Que le gouverneur d’une place menacée d’un siège aille s’y enfermer, la chose paraîtrait de nos jours toute simple ; mais il n’en allait pas ainsi autrefois où ces gouvernemens de provinces, et surtout de places, étaient des charges surtout honorifiques qui assuraient un traitement plutôt qu’elles n’imposaient des obligations. Même lorsque leurs provinces étaient menacées, les gouverneurs ne se croyaient pas toujours obligés d’accourir à leur défense. « Les gouverneurs de ces provinces pourroient imiter l’exemple de M. le maréchal de Boufflers, » écrivait Berwick à Chamillart[2], lorsque l’Artois et la Picardie étaient menacés par des partis ennemis.

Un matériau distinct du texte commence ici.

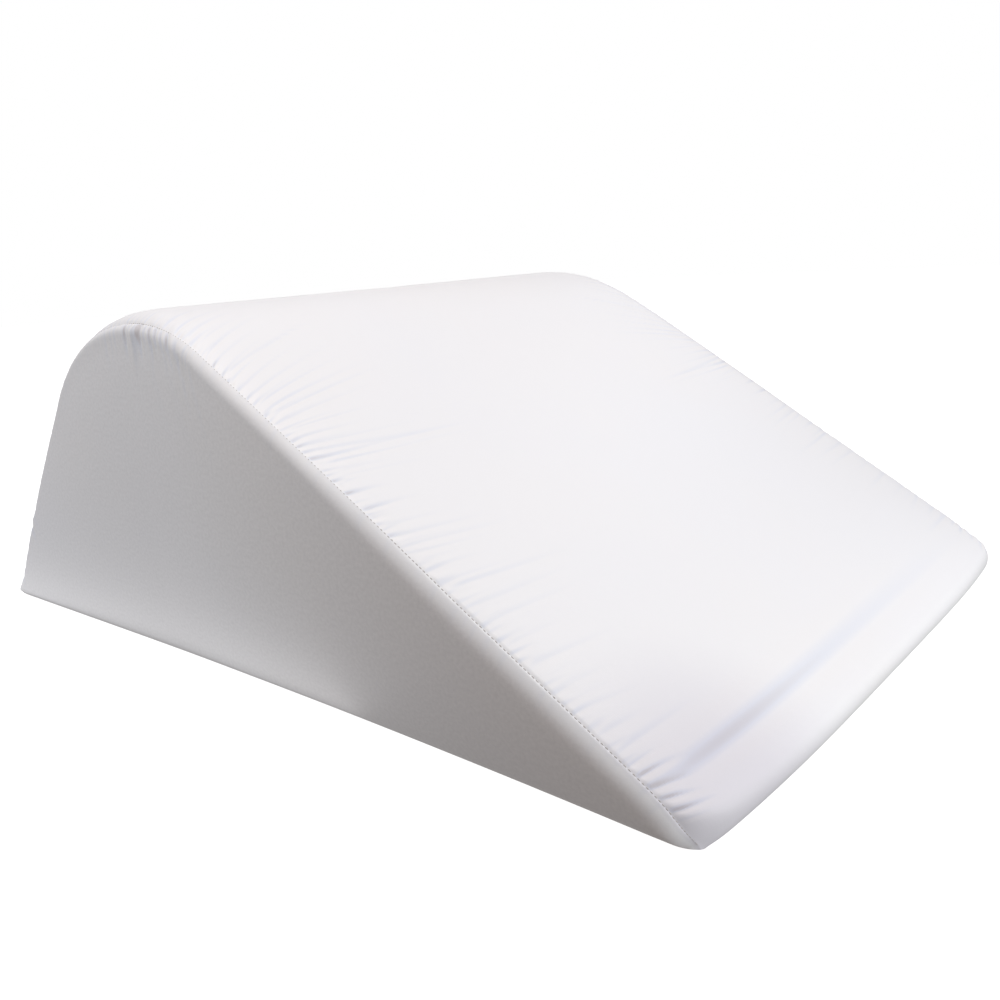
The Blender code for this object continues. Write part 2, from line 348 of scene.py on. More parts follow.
class CushionSizes(bpy.types.PropertyGroup):
    """Sizes of the cover and its seams."""

    crown_radius: length_property("Crown radius", "Radius of the round top in the side view", 0.159)
    crown_from_back: length_property("Crown from back", "From the foot of the back to the top", 0.2655)
    toe_radius: length_property("Toe radius", "Radius of the low front edge", 0.0105)
    back_corner_radius: length_property("Back corner radius", "Radius at the foot of the back", 0.004)
    back_bow: length_property("Back bow", "How far the back bows out", 0.0035)
    slope_sag: length_property("Slope sag", "How far the slope sags", 0.0005)
    seam_inset: length_property("Seam inset", "How far the seams lie in from the side panels", 0.0055)
    seam_drop: length_property("Seam drop", "How far the seams lie below the band's crown", 0.0074)
    seam_drop_fade: length_property("Seam drop fade", "Over what length the drop runs out", 0.045)
    swell_width: length_property("Swell width", "How far in from a seam the band swells", 0.008)
    side_roll_depth: length_property("Side roll", "Depth of the side panel's rolled edge", 0.015)
    groove_depth: length_property("Groove depth", "Depth of the pinched line of a seam", 0.0008)
    groove_width: length_property("Groove width", "Width of the pinched line of a seam", 0.0008)
    hem_height: length_property("Hem height", "Height of the side panels' lower edge", 0.0012)
    hem_roll_height: length_property("Hem roll", "Height of the side panels' rolled lower edge", 0.009)
    side_draw_in: length_property("Draw-in", "How far the sides pull in along the floor", 0.0064)
    draw_in_height: length_property("Draw-in height", "Height over which the pull fades", 0.050)
    side_swell: length_property("Side swell", "How far the side panels swell", 0.0015)
    back_plan_radius: length_property("Back plan radius", "Radius of the back's corners", 0.014)
    toe_plan_radius: length_property("Toe plan radius", "Radius of the toe's corners", 0.017)
    toe_bow: length_property("Toe bow", "How far the toe's corners lie behind its middle", 0.0085)
    stitch_pitch: length_property("Stitch pitch", "From one stitch to the next", 0.0030)
    stitch_length: length_property("Stitch length", "Length of a stitch", 0.0021)
    stitch_width: length_property("Stitch width", "Width of the thread", 0.00055)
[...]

Aussi Boufflers fut-il « fort loué de tout le monde, » et la manière simple et noble dont il accomplit sa résolution ajouta encore à l’admiration générale : « C’étoit, dit Saint-Simon, un homme fort court, mais pétri d’honneur, de valeur, de probité, de reconnoissance et d’attachement pour le Roi, d’amour pour la patrie[3]. » Cet homme fort court ne laissa pas que de se conduire avec une certaine grandeur. Il profita de la reconnaissance que lui témoignait le Roi pour lui demander la permission d’emmener avec lui deux officiers tombés en disgrâce, l’un, Surville, pour s’être obstiné dans un différend où le Roi lui avait donné tort ; l’autre, La Frezelière, pour avoir insolemment envoyé sa démission, à propos d’une question de préséance. Après avoir, sur le bureau même de Chamillart, écrit à ces deux officiers dont il jugeait que les services pouvaient lui être utiles, il monta dans sa chaise de poste et avant que personne eût été informé de son départ, sans s’attarder à passer par Paris pour embrasser sa femme et ses enfans qu’il aimait fort, il partait pour Lille où il arrivait le 28 juillet, n’ayant avec lui qu’un valet de chambre et un laquais. « La joie de la ville a paru très grande de me voir arriver ici, dans la conjoncture présente, écrivait-il au Roi, non seulement par l’amitié

  1. Dangeau, t. XII, p. 190.
  2. Dépôt de la Guerre, 2 081. Berwick à Chamillart, 29 juillet 1708.
  3. Saint-Simon, édition Boislisle, t. XVI, p. 283.